When talking about love we find very quickly that it’s a futile endeavour at its core. In the same way that we can never know another’s mind with certainty, similarly we cannot know another’s love, and as much is the case in the philosophy of love.

So how should we proceed? Do we just concede and go get forklift certified or something more productive? No! We should take this inherent futility and redefine the function of the philosophy of love to avoid this. Where we might have been concerned with the question of what love is, we should instead seek to redefine love so that we can get a better understanding of the subject. If we are able to redefine love, we will be better able to address it.

Love Needs Reinventing

This line of thought regarding redefining love is one of the key aspects of philosopher Alain Badiou’s “In Praise of Love”, a conversation between Badiou and Le Monde contributor and journalist, Nicolas Truong. Badiou draws inspiration from poet Arthur Rimbaud.  In his poem A Season in Hell, Rimbaud wrote “As we know, love needs re-inventing”. Now, as a side note, Rimbaud is perhaps not such a good role model or guide for love as he was famously shot by one of his lovers.
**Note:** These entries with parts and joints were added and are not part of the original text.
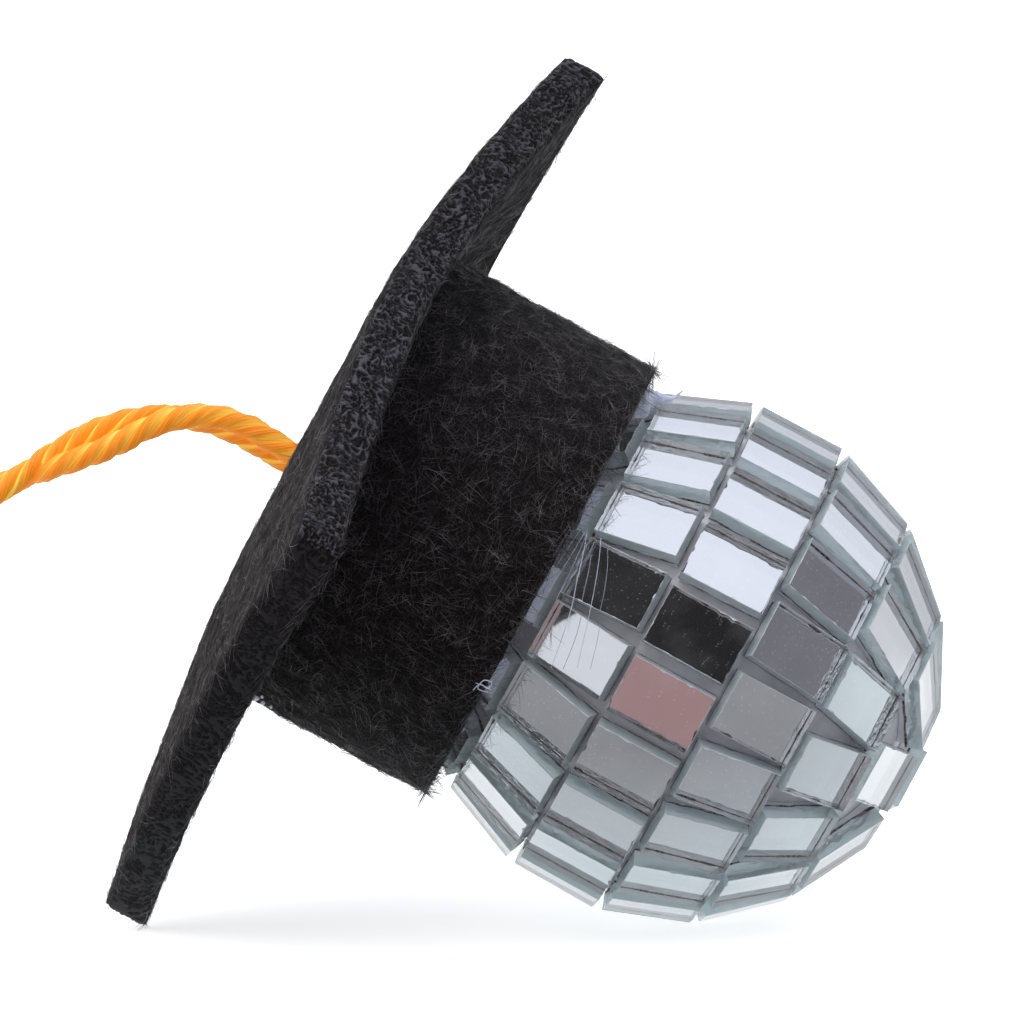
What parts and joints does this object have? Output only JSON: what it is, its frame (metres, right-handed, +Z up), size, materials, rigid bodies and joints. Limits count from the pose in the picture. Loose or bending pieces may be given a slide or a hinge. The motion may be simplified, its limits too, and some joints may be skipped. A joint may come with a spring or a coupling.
{
  "type": "mirror ball ornament",
  "caption": "Small mirror-tiled ball wearing a black felt graduation cap, with a golden twisted hanging cord doubled out of the middle of the cap's board.",
  "frame": {"origin": "centre of the bottom of the object's box, its free cord left out, as it lies on a table on the ball and the board's lowest corner", "axes": "+Z up; the cap's axis lies in the XZ plane and points to -X and up, 29.85 degrees over the table; +Y along the board's level diagonal"},
  "size_m": [0.1059, 0.0596, 0.0529],
  "materials": {
    "mirror_glass": "silvered glass with clear cut edges",
    "tile_adhesive": "dried white glue",
    "foam": "foamed polystyrene",
    "black_felt": "stiff craft felt with loose pale fibres",
    "hot_melt": "translucent hot melt glue",
    "gold_cord": "laid filament cord"
  },
  "bodies": {
    "ball_and_cap": {"near_pole_tiles": "mirror_glass", "cap_row_tiles": "mirror_glass", "upper_row_tiles": "mirror_glass", "equator_row_tiles": "mirror_glass", "lower_row_tiles": "mirror_glass", "far_row_tiles": "mirror_glass", "end_row_tiles": "mirror_glass", "pole_tile": "mirror_glass", "end_tile": "mirror_glass", "near_pole_adhesive": "tile_adhesive", "cap_row_adhesive": "tile_adhesive", "upper_row_adhesive": "tile_adhesive", "equator_row_adhesive": "tile_adhesive", "lower_row_adhesive": "tile_adhesive", "far_row_adhesive": "tile_adhesive", "end_row_adhesive": "tile_adhesive", "pole_tile_adhesive": "tile_adhesive", "end_tile_adhesive": "tile_adhesive", "foam_core": "foam", "hat_band": "black_felt", "hat_board": "black_felt", "rim_glue": "hot_melt", "board_glue": "hot_melt"},
    "cord": {"hanging_cord": "gold_cord", "cord_knot": "gold_cord"}
  },
  "joints": [
    {"name": "cord_swivel", "type": "hinge", "parent": "ball_and_cap", "child": "cord", "pos_m": [-0.01372, 0, 0.02869], "axis": [-0.8673, 0, 0.4977], "continuous": true}
  ]
}
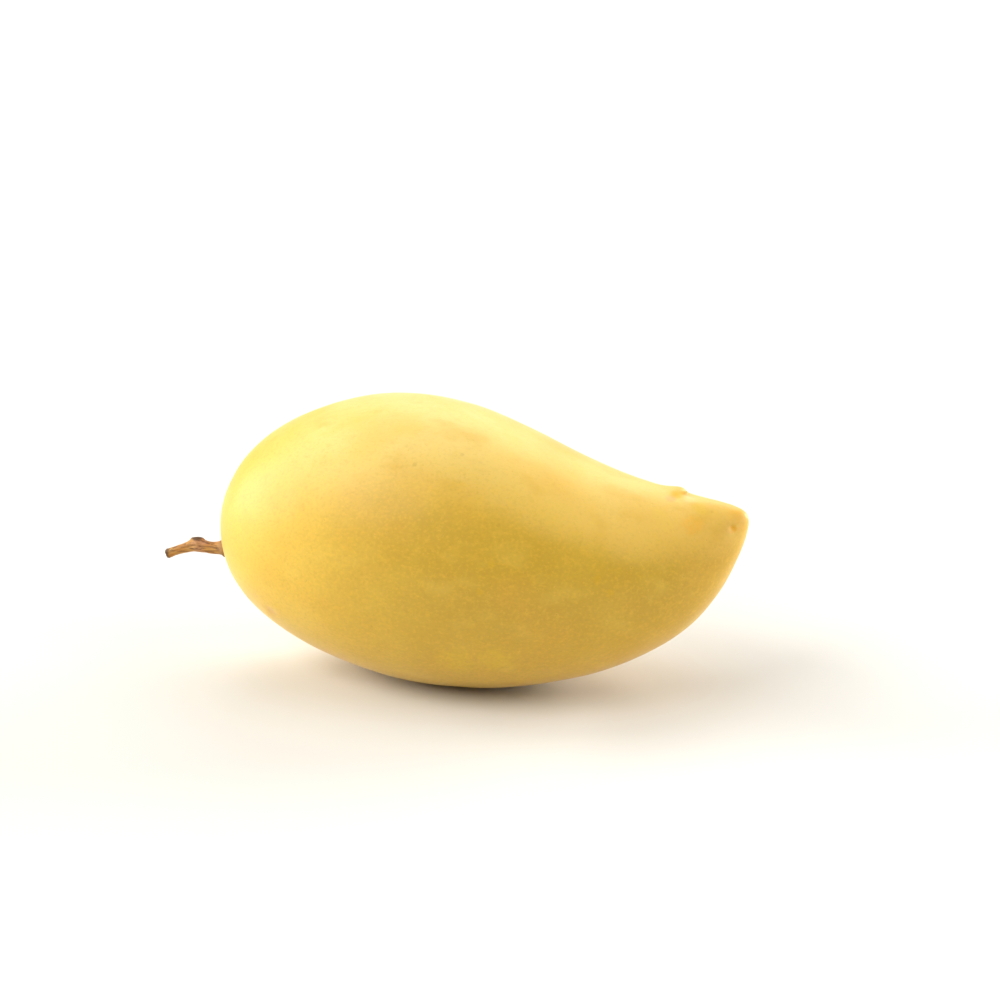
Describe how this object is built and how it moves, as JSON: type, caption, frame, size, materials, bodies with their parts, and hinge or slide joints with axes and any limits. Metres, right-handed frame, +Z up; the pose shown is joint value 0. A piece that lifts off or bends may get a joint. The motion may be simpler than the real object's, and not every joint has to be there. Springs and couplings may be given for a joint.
{
  "type": "mango",
  "caption": "Ripe long yellow mango with a hooked scar near its blunt tip and a short woody stalk, lying on a small flat spot.",
  "frame": {"origin": "on the resting plane, under the middle of the whole object's box", "axes": "+X from the stalk to the tip, +Y to the cheek that the picture doesn't show, +Z up"},
  "size_m": [0.169, 0.0752, 0.0805],
  "materials": {
    "skin": "soft waxy sheen",
    "bark": "dry bark"
  },
  "bodies": {
    "root": {"fruit": "skin", "stem": "bark"}
  },
  "joints": []
}
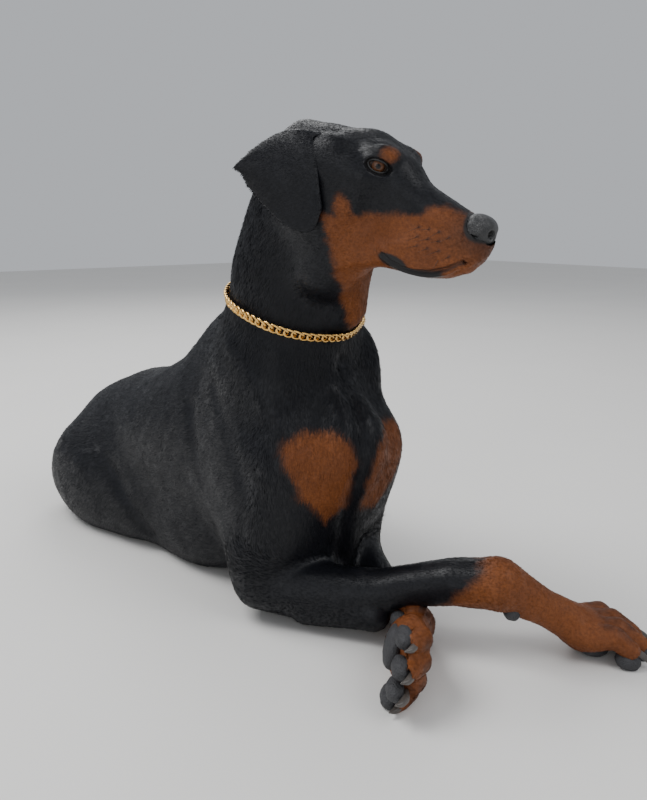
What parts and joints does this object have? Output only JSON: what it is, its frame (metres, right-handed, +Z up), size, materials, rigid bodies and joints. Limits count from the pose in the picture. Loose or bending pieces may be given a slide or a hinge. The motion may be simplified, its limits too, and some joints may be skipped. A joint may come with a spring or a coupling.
{
  "type": "doberman pinscher",
  "caption": "Life-size black and tan Doberman lying on its elbows with crossed forelegs, in a gold curb-chain collar.",
  "frame": {"origin": "on the floor under the middle of the dog's bounding box", "axes": "+X from the rump to the chest, +Y to the dog's left, +Z up"},
  "size_m": [0.8616, 0.498, 0.5414],
  "materials": {
    "black_coat": "short glossy coat",
    "tan_coat": "short coat",
    "eye": "wet",
    "nose": "moist leather",
    "pads": "matt",
    "claws": "horn",
    "gold": "polished"
  },
  "bodies": {
    "root": {"claw_front_left_1": "claws", "claw_front_left_2": "claws", "claw_front_left_3": "claws", "claw_front_left_4": "claws", "claw_front_right_1": "claws", "claw_front_right_2": "claws", "claw_front_right_3": "claws", "claw_front_right_4": "claws", "claw_hind_left_1": "claws", "claw_hind_left_2": "claws", "claw_hind_left_3": "claws", "claw_hind_left_4": "claws", "claw_hind_right_1": "claws", "claw_hind_right_2": "claws", "claw_hind_right_3": "claws", "claw_hind_right_4": "claws", "collar_chain": "gold", "ear_left": "black_coat", "ear_right": "black_coat", "eye_left": "eye", "eye_right": "eye", "foreleg_left_lower": "black_coat", "foreleg_left_upper": "black_coat", "foreleg_right_lower": "black_coat", "foreleg_right_upper": "black_coat", "head": "black_coat", "hindleg_left_lower": "black_coat", "hindleg_left_upper": "black_coat", "hindleg_right_lower": "black_coat", "hindleg_right_upper": "black_coat", "neck": "black_coat", "nose": "nose", "pad_front_left_1": "pads", "pad_front_left_2": "pads", "pad_front_left_3": "pads", "pad_front_left_4": "pads", "pad_front_left_middle": "pads", "pad_front_left_wrist": "pads", "pad_front_right_1": "pads", "pad_front_right_2": "pads", "pad_front_right_3": "pads", "pad_front_right_4": "pads", "pad_front_right_middle": "pads", "pad_front_right_wrist": "pads", "paw_front_left": "tan_coat", "paw_front_right": "tan_coat", "paw_hind_left": "tan_coat", "paw_hind_right": "tan_coat", "tail": "black_coat", "torso": "black_coat"}
  },
  "joints": []
}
Nonetheless he did us a good turn with the idea of love being in a defunct state, something that didn’t fulfil the function he ascribed to love, and so was in need for re-inventing.

This is all nice, but how do we reinvent love? Badiou’s answer is to add the “fall” back into falling in love. The modern machinations of love don’t have the necessary risk to facilitate authentic love. In dating apps, we see the extreme of this lack of risk: love is so passive and bland that it is commercialized, the idea that you can casually find love just by swiping on profiles is dominant, and modern lovers finds themselves in a cacophony of gimmicky pick-up lines and bedroom speedruns, inauthentic and heavily curated pictures, and trivial and impersonal bios.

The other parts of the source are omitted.